Given request => Below this line is the material. Write out only its lines from the one containing "# The feet, each" through the one containing "for node in", both kept, exactly.

Dataset content =>
☆ ☆ ☆ ☆

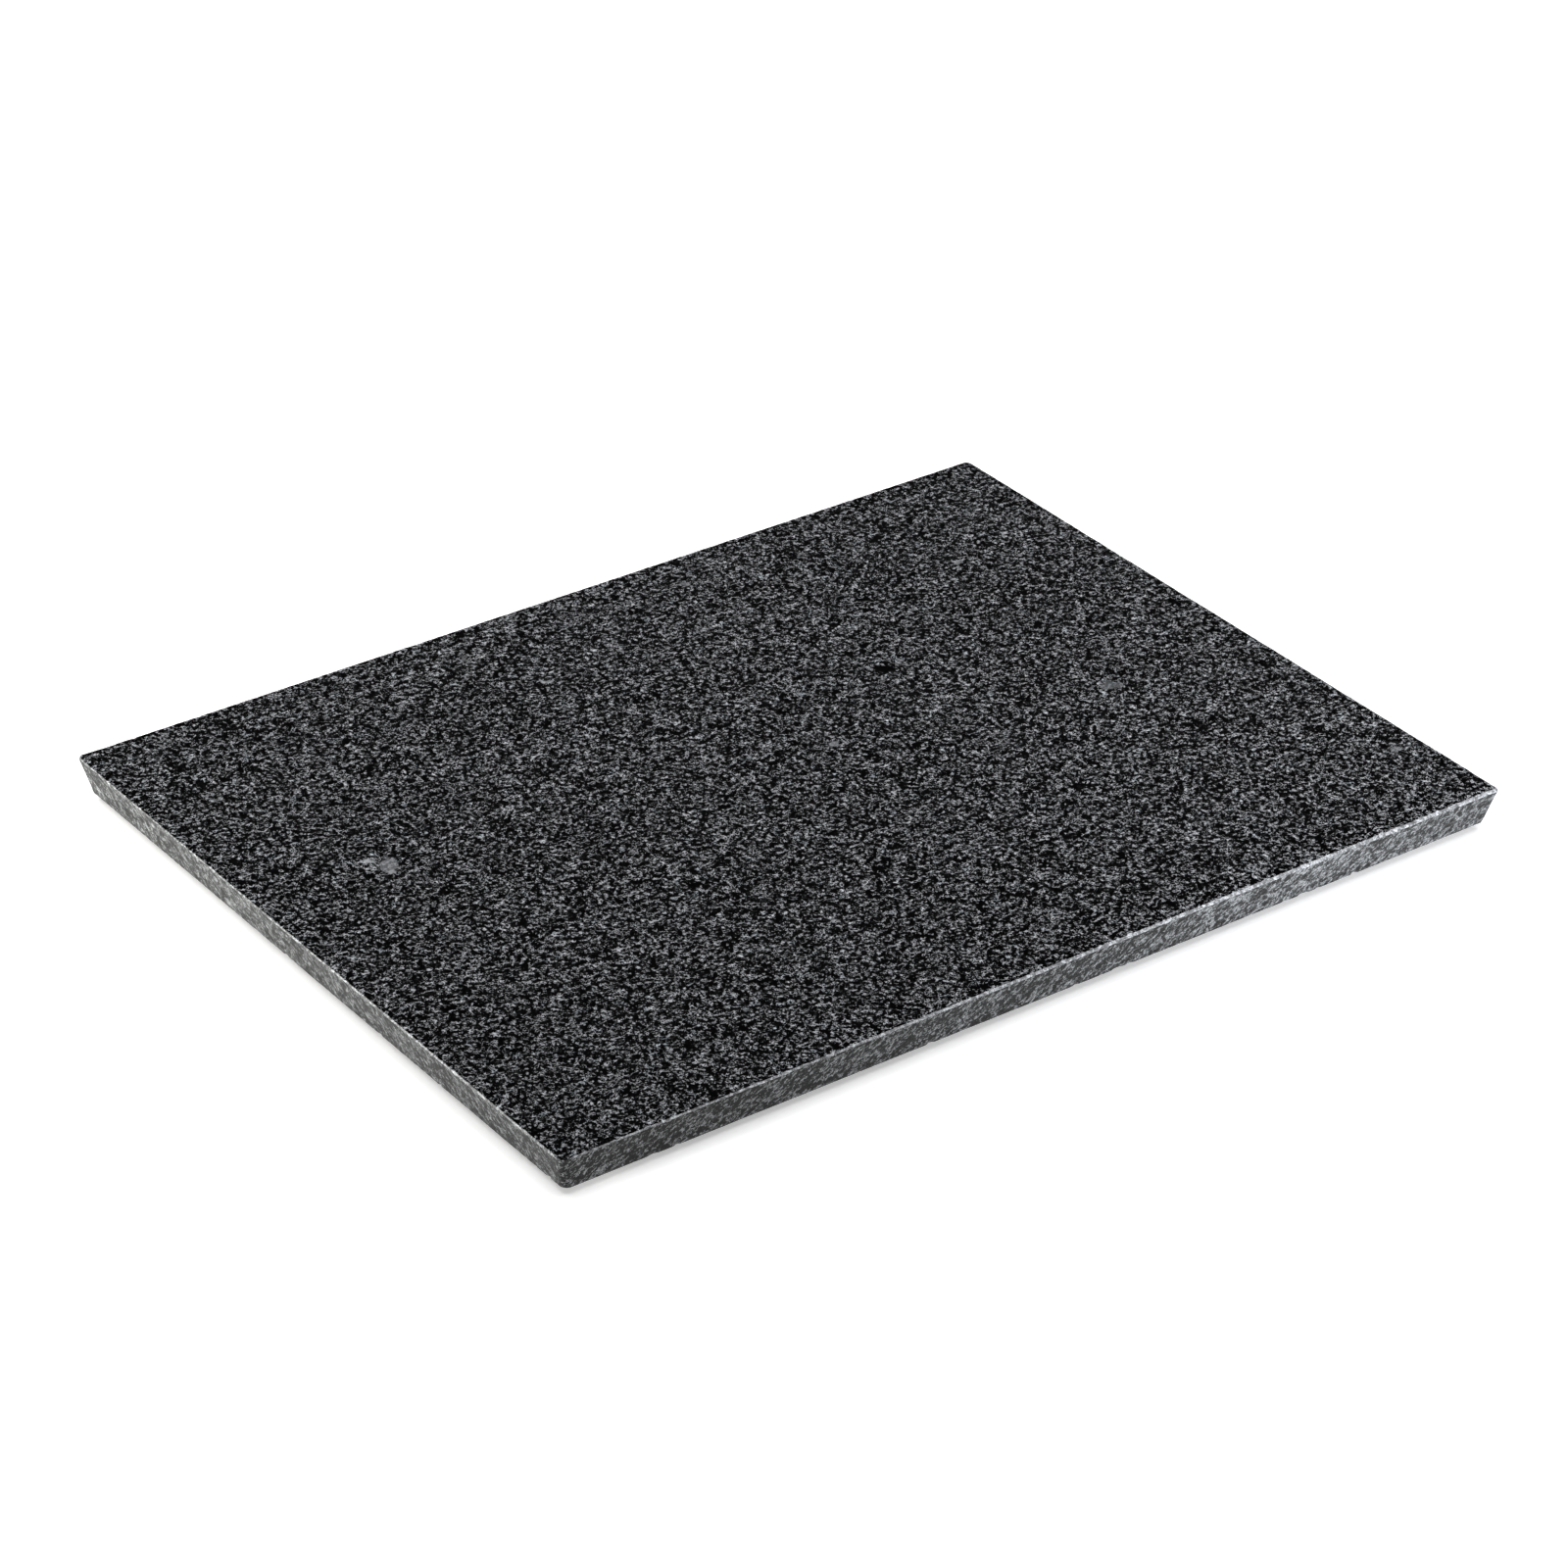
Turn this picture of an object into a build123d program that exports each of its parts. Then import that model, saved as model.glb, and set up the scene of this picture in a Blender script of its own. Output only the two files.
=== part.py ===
from build123d import *

import os
from math import radians, sin

# Granite slab for leather work: a polished stone plate on four self-adhesive rubber feet.
# The origin is the middle of the rectangle of feet, on the plane that they stand on.
# +X runs along the slab's long side, +Y towards its back and +Z out of its polished face.

os.makedirs("parts", exist_ok=True)

# Driving dimensions, in millimetres and degrees.

# The stone. Its widest outline lies just under the bevel round the polished face.
slab_length = 390.0
slab_width = 300.0
slab_thickness = 14.0
undercut_angle = 14.0  # how far the sides lean in towards the underside
corner_radius = 2.0  # the eased upright corners
top_arris = 0.8  # leg of the bevel round the polished face
bottom_arris = 0.5  # leg of the bevel round the underside

# A rubber foot: a moulded button with a shallow dimple in the middle of its tread.
foot_diameter = 20.0  # where it meets the adhesive
tread_diameter = 18.8  # where it stands
foot_height = 2.8
tread_edge_radius = 0.6
dimple_diameter = 7.0
dimple_depth = 0.6
foot_inset = 30.0  # from the slab's outline to a foot's centre

# The disc of adhesive that holds a foot to the stone.
adhesive_diameter = 18.5
adhesive_thickness = 0.2

# Heights and places that follow from the dimensions above.
slab_bottom = foot_height + adhesive_thickness
slab_top = slab_bottom + slab_thickness
lower_corner_angle = 90 + undercut_angle
arris_run = top_arris * sin(radians(undercut_angle))
sharp_length = slab_length + 2 * arris_run  # across the sharp upper edges, before the bevel
sharp_width = slab_width + 2 * arris_run
foot_x = slab_length / 2 - foot_inset
foot_y = slab_width / 2 - foot_inset
foot_places = {
    "front_left": (-foot_x, -foot_y),
    "front_right": (foot_x, -foot_y),
    "back_left": (-foot_x, foot_y),
    "back_right": (foot_x, foot_y),
}

# Profiles and discs are centred, and stand on the height that they are placed at.
profile_on_base = (Align.CENTER, Align.MIN)
solid_on_base = (Align.CENTER, Align.CENTER, Align.MIN)

# The slab: two crossed trapezoid profiles, then eased uprights and a bevel on both faces.
with BuildPart() as slab:
    with BuildSketch(Plane.XZ):
        with Locations((0, slab_bottom)):
            Trapezoid(sharp_length, slab_thickness, lower_corner_angle, align=profile_on_base)
    extrude(amount=slab_width, both=True)
    with BuildSketch(Plane.YZ):
        with Locations((0, slab_bottom)):
            Trapezoid(sharp_width, slab_thickness, lower_corner_angle, align=profile_on_base)
    extrude(amount=slab_length, both=True, mode=Mode.INTERSECT)
    flat_faces = slab.faces().filter_by(Plane.XY)
    fillet(slab.edges() - flat_faces.edges(), corner_radius)
    polished_face = slab.faces().sort_by(Axis.Z)[-1]
    chamfer(polished_face.edges(), top_arris)
    sawn_face = slab.faces().sort_by(Axis.Z)[0]
    chamfer(sawn_face.edges(), bottom_arris)
slab.part.label = "slab"
export_step(slab.part, "parts/slab.step")

# The feet, each with its adhesive disc between it and the stone.
for place, (x, y) in foot_places.items():
    with BuildPart() as foot:
        with Locations((x, y, 0)):
            Cone(tread_diameter / 2, foot_diameter / 2, foot_height, align=solid_on_base)
        fillet(foot.edges().sort_by(Axis.Z)[0], tread_edge_radius)
        with Locations((x, y, 0)):
            Cylinder(dimple_diameter / 2, dimple_depth, align=solid_on_base, mode=Mode.SUBTRACT)
    foot.part.label = f"foot_{place}"
    export_step(foot.part, f"parts/foot_{place}.step")

    with BuildPart() as adhesive:
        with Locations((x, y, foot_height)):
            Cylinder(adhesive_diameter / 2, adhesive_thickness, align=solid_on_base)
    adhesive.part.label = f"foot_adhesive_{place}"
    export_step(adhesive.part, f"parts/foot_adhesive_{place}.step")
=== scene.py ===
import math

import bpy
import numpy as np
from mathutils import Matrix, Vector, noise


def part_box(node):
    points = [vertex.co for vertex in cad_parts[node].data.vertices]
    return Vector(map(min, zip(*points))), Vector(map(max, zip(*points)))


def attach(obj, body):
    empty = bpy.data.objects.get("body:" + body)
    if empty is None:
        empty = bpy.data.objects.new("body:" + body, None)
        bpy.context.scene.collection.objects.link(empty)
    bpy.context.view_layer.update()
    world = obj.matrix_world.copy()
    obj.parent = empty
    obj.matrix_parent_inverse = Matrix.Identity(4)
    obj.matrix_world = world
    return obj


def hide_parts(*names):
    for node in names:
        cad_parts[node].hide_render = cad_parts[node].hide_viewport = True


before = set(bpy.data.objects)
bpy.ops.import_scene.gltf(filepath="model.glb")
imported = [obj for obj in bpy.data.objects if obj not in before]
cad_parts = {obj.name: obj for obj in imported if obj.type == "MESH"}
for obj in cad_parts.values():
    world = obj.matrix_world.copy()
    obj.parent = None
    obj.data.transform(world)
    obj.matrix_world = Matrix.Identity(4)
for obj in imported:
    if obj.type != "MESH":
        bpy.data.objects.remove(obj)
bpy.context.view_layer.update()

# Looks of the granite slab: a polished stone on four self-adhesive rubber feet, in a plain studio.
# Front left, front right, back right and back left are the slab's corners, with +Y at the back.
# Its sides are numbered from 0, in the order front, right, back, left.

# ---------------------------------------------------------------- shape
# Lengths are in metres, written in millimetres. Angles are in degrees.

MM = 0.001

SLAB_LOW, SLAB_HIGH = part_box("slab")
SLAB_THICKNESS = SLAB_HIGH.z - SLAB_LOW.z
UNDERCUT = math.tan(math.radians(14.0))  # how fast the sides lean in towards the underside
BEVEL_DROP = 0.77 * MM  # from the polished face down to the slab's widest outline
SIDE_HOLLOW = 0.04 * MM  # how far the sides are from flat

# The upright corners, from the front left one on round the slab.
CORNER_RADII = (2.4 * MM, 2.2 * MM, 2.8 * MM, 2.2 * MM)
LOWER_EASE = (0.6 * MM, 0.0, 0.6 * MM, -0.5 * MM)  # how much rounder each is at the underside
EASE_POWER = 3  # the easing gathers towards the underside

# The bevel is ground by hand. Its leg on the polished face, at the start and the end of each side.
BEVEL_LEGS = ((0.25 * MM, 1.2 * MM), (1.1 * MM, 0.8 * MM), (0.8 * MM, 0.7 * MM), (0.15 * MM, 0.45 * MM))
BEVEL_WAVE = 0.22  # how much the leg wanders, as a share of itself
BEVEL_CROWN = 0.12  # how much its face bulges, as a share of its drop
BEVEL_CHIP = 0.5 * MM
BEVEL_GAP = 4.5 * MM  # the bevel runs out this near to the front left corner
BEVEL_LEFT = 0.06  # what is left of it there, as a share
LOWER_BEVEL = 0.5 * MM  # round the underside
LOWER_CHIP = 0.9 * MM

EDGE_STEP = 0.5 * MM  # spacing of the mesh along the slab's sides
CORNER_STEPS = 12
BEVEL_ROWS = 3
SIDE_ROWS = 14

# Slots of the slab's mesh.
POLISHED, BEVELLED, HONED, SAWN = range(4)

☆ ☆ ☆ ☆

Written reply =>
# The feet, each with its adhesive disc between it and the stone.
for place, (x, y) in foot_places.items():
    with BuildPart() as foot:
        with Locations((x, y, 0)):
            Cone(tread_diameter / 2, foot_diameter / 2, foot_height, align=solid_on_base)
        fillet(foot.edges().sort_by(Axis.Z)[0], tread_edge_radius)
        with Locations((x, y, 0)):
            Cylinder(dimple_diameter / 2, dimple_depth, align=solid_on_base, mode=Mode.SUBTRACT)
    foot.part.label = f"foot_{place}"
    export_step(foot.part, f"parts/foot_{place}.step")

    with BuildPart() as adhesive:
        with Locations((x, y, foot_height)):
            Cylinder(adhesive_diameter / 2, adhesive_thickness, align=solid_on_base)
    adhesive.part.label = f"foot_adhesive_{place}"
    export_step(adhesive.part, f"parts/foot_adhesive_{place}.step")
=== scene.py ===
import math

import bpy
import numpy as np
from mathutils import Matrix, Vector, noise


def part_box(node):
    points = [vertex.co for vertex in cad_parts[node].data.vertices]
    return Vector(map(min, zip(*points))), Vector(map(max, zip(*points)))


def attach(obj, body):
    empty = bpy.data.objects.get("body:" + body)
    if empty is None:
        empty = bpy.data.objects.new("body:" + body, None)
        bpy.context.scene.collection.objects.link(empty)
    bpy.context.view_layer.update()
    world = obj.matrix_world.copy()
    obj.parent = empty
    obj.matrix_parent_inverse = Matrix.Identity(4)
    obj.matrix_world = world
    return obj


def hide_parts(*names):
    for node in names:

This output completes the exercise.